▶ _TASK DETAILS_:
Write out exactly the lines between the line containing "Write the OpenSCAD" and the line containing "fillet_end_r = 26.5; // [26:0.1:27.5]", including both of those lines, and nothing more.

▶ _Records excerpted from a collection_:
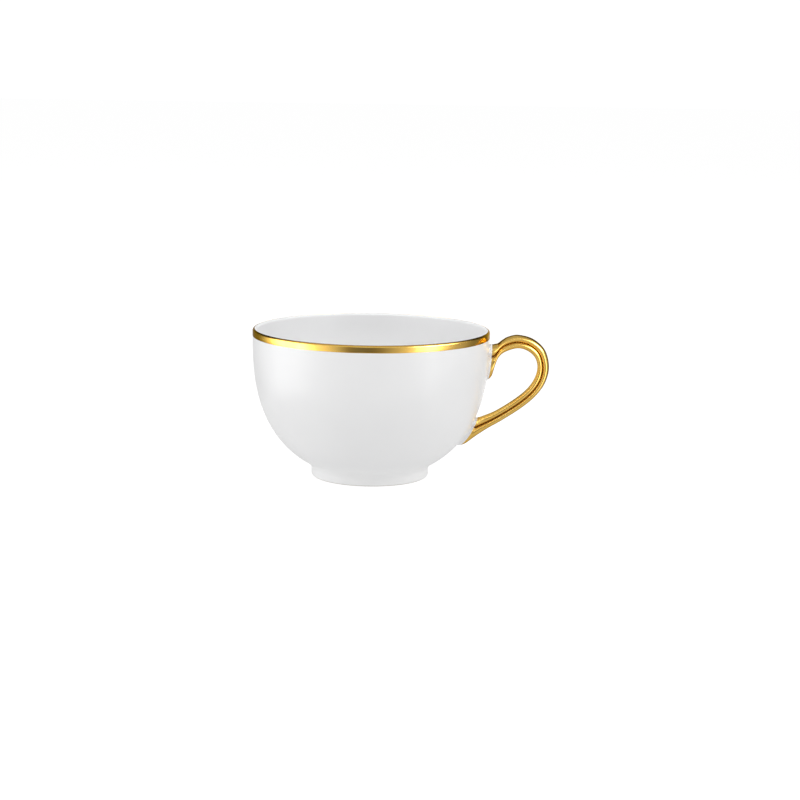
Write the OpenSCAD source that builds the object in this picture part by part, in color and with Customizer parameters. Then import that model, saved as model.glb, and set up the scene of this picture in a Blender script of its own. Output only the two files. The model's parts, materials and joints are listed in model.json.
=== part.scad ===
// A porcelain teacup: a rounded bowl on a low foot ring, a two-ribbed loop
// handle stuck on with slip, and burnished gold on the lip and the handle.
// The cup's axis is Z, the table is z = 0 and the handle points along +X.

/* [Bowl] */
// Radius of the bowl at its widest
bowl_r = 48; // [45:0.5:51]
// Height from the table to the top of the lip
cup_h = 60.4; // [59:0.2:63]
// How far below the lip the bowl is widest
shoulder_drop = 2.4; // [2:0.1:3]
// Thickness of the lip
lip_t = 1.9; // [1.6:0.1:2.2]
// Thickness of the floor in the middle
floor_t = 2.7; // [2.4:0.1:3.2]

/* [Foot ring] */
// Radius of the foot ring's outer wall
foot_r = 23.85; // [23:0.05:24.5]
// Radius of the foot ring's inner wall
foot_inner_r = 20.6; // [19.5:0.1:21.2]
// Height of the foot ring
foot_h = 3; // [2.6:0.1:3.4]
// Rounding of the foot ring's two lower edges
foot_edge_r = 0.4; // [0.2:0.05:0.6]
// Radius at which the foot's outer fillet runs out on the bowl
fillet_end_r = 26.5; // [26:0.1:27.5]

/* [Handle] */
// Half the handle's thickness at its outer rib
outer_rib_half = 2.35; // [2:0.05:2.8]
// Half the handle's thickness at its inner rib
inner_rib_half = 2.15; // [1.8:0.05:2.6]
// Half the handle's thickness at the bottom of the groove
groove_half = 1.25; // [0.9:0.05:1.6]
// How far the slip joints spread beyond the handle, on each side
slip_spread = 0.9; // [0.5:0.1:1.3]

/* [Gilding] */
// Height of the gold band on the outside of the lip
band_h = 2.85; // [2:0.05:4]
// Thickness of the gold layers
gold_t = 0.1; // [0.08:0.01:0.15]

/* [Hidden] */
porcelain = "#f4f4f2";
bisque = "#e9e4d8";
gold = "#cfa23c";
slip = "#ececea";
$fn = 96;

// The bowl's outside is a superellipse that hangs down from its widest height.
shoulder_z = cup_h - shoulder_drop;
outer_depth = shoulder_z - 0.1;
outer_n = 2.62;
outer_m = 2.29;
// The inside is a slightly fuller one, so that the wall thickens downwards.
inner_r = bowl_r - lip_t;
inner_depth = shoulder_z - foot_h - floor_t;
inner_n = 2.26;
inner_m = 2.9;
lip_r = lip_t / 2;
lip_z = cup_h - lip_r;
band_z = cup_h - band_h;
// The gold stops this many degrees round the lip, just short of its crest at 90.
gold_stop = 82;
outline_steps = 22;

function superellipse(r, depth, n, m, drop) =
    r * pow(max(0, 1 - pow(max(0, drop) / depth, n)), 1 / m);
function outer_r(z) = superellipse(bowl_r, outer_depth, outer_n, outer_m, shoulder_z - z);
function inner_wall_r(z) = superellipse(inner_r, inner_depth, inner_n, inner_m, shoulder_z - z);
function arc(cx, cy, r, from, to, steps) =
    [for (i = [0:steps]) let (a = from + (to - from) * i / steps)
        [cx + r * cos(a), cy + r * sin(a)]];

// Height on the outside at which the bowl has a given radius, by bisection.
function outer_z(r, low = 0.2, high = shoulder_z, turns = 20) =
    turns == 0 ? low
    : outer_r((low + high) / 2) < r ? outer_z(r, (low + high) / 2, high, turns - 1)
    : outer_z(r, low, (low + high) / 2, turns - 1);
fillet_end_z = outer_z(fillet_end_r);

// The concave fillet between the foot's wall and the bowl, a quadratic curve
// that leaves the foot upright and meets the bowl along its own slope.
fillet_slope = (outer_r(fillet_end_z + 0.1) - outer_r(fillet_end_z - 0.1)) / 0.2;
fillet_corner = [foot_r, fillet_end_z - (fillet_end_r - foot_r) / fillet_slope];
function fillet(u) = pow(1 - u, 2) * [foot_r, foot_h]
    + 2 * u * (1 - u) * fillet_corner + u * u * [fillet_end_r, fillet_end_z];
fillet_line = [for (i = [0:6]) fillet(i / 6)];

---

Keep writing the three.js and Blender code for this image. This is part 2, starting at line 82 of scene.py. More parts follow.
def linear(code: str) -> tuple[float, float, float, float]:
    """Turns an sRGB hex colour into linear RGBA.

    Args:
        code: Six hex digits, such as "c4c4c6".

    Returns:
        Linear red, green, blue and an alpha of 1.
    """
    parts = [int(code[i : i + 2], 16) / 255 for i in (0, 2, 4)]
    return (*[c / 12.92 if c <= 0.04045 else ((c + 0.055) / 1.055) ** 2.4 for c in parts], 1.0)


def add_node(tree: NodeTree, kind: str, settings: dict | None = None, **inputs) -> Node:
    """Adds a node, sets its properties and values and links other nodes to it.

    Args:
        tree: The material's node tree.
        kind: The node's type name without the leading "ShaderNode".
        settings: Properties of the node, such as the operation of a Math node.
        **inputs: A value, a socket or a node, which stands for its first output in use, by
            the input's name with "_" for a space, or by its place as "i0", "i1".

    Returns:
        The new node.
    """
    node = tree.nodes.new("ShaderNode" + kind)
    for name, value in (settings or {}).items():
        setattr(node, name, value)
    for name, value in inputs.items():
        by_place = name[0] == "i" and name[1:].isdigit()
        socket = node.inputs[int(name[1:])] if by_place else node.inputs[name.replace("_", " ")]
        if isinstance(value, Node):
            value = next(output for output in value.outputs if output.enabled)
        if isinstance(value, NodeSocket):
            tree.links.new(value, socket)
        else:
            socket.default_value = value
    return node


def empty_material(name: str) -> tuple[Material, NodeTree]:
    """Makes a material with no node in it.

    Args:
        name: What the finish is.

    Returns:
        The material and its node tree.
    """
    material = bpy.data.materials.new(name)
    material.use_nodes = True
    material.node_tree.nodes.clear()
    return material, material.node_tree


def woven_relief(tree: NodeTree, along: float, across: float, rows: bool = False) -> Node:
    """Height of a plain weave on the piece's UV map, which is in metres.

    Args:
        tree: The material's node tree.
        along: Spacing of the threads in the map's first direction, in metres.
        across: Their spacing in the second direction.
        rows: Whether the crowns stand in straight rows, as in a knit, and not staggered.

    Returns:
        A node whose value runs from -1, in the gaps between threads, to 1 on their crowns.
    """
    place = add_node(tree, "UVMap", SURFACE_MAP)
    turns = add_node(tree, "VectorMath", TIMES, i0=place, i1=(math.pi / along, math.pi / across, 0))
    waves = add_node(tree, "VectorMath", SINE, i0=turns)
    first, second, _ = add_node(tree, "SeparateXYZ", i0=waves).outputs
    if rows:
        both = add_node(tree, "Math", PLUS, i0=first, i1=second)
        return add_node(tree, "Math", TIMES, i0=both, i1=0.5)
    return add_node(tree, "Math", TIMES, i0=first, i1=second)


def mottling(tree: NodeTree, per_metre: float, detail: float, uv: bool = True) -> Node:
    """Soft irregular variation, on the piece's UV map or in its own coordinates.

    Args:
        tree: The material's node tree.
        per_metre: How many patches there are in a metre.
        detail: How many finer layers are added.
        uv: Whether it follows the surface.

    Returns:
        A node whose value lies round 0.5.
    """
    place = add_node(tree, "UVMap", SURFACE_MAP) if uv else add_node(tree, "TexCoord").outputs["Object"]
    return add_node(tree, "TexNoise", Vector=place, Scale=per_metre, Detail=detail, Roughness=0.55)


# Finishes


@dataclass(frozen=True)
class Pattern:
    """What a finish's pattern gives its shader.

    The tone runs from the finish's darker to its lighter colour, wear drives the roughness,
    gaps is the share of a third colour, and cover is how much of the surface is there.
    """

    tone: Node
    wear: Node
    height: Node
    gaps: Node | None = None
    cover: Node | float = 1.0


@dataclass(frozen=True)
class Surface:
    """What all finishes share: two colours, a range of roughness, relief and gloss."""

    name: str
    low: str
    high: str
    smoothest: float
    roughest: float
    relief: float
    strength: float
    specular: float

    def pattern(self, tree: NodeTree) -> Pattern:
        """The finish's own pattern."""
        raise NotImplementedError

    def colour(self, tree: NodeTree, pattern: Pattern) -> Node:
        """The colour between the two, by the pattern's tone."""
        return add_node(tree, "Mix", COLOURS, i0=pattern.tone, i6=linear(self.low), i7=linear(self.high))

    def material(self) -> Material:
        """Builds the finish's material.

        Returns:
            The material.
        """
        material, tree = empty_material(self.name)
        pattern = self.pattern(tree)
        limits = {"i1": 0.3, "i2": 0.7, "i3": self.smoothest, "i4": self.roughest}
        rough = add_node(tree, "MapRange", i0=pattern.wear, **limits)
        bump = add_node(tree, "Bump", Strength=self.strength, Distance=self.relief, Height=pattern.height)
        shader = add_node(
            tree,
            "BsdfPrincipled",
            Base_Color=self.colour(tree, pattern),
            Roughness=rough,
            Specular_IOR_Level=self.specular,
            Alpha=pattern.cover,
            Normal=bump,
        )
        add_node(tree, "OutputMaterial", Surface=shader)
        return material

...

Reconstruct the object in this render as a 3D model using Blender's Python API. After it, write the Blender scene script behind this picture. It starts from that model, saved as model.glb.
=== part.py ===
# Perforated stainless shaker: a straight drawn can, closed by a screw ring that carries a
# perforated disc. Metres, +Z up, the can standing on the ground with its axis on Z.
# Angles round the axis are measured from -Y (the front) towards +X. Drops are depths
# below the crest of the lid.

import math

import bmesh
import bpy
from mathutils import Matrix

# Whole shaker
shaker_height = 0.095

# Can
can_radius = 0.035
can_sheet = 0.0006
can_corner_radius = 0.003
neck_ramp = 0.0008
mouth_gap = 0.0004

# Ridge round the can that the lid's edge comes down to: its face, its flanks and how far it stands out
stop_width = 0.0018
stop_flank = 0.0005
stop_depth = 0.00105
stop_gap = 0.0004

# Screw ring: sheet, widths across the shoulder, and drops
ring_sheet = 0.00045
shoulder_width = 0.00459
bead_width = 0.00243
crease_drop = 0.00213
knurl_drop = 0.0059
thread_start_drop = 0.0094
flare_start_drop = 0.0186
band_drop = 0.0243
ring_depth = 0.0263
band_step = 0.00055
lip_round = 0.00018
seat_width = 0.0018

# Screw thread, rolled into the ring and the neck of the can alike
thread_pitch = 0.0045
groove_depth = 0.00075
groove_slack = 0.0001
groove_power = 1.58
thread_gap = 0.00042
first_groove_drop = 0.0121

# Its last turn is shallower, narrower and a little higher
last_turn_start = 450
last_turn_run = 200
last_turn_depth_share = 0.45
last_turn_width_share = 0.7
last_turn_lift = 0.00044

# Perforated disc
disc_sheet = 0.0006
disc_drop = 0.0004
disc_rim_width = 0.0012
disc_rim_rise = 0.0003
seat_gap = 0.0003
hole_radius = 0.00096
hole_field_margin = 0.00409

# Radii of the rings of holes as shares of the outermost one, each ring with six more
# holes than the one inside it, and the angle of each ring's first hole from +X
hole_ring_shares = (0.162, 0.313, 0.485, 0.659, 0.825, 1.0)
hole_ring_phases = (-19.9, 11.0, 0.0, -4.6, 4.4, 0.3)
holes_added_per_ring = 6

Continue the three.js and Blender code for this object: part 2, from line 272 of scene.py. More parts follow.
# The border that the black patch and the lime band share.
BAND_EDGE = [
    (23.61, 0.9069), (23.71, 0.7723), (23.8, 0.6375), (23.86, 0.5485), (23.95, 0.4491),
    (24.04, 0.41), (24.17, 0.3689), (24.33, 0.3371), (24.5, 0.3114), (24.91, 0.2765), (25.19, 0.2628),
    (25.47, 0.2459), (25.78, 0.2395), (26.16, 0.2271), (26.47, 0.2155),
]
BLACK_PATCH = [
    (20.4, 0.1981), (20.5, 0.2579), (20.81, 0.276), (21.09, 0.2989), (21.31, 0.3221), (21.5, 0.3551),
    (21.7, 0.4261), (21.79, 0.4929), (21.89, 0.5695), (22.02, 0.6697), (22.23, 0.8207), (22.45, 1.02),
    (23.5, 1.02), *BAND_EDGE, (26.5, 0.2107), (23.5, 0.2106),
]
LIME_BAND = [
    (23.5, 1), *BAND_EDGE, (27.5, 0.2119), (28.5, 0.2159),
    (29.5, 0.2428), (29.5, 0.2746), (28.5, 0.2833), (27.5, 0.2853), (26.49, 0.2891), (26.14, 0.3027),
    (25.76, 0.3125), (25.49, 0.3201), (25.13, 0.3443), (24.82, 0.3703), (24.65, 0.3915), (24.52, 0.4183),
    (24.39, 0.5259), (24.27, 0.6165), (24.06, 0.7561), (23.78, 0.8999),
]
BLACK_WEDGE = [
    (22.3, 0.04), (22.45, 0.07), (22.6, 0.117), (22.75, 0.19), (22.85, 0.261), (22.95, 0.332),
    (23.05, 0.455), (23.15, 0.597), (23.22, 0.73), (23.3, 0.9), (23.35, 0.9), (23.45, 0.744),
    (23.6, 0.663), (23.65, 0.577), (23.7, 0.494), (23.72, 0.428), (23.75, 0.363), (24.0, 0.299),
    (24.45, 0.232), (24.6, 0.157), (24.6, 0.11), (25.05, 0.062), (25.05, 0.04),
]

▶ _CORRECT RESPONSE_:
Write the OpenSCAD source that builds the object in this picture part by part, in color and with Customizer parameters. Then import that model, saved as model.glb, and set up the scene of this picture in a Blender script of its own. Output only the two files. The model's parts, materials and joints are listed in model.json.
=== part.scad ===
// A porcelain teacup: a rounded bowl on a low foot ring, a two-ribbed loop
// handle stuck on with slip, and burnished gold on the lip and the handle.
// The cup's axis is Z, the table is z = 0 and the handle points along +X.

/* [Bowl] */
// Radius of the bowl at its widest
bowl_r = 48; // [45:0.5:51]
// Height from the table to the top of the lip
cup_h = 60.4; // [59:0.2:63]
// How far below the lip the bowl is widest
shoulder_drop = 2.4; // [2:0.1:3]
// Thickness of the lip
lip_t = 1.9; // [1.6:0.1:2.2]
// Thickness of the floor in the middle
floor_t = 2.7; // [2.4:0.1:3.2]

/* [Foot ring] */
// Radius of the foot ring's outer wall
foot_r = 23.85; // [23:0.05:24.5]
// Radius of the foot ring's inner wall
foot_inner_r = 20.6; // [19.5:0.1:21.2]
// Height of the foot ring
foot_h = 3; // [2.6:0.1:3.4]
// Rounding of the foot ring's two lower edges
foot_edge_r = 0.4; // [0.2:0.05:0.6]
// Radius at which the foot's outer fillet runs out on the bowl
fillet_end_r = 26.5; // [26:0.1:27.5]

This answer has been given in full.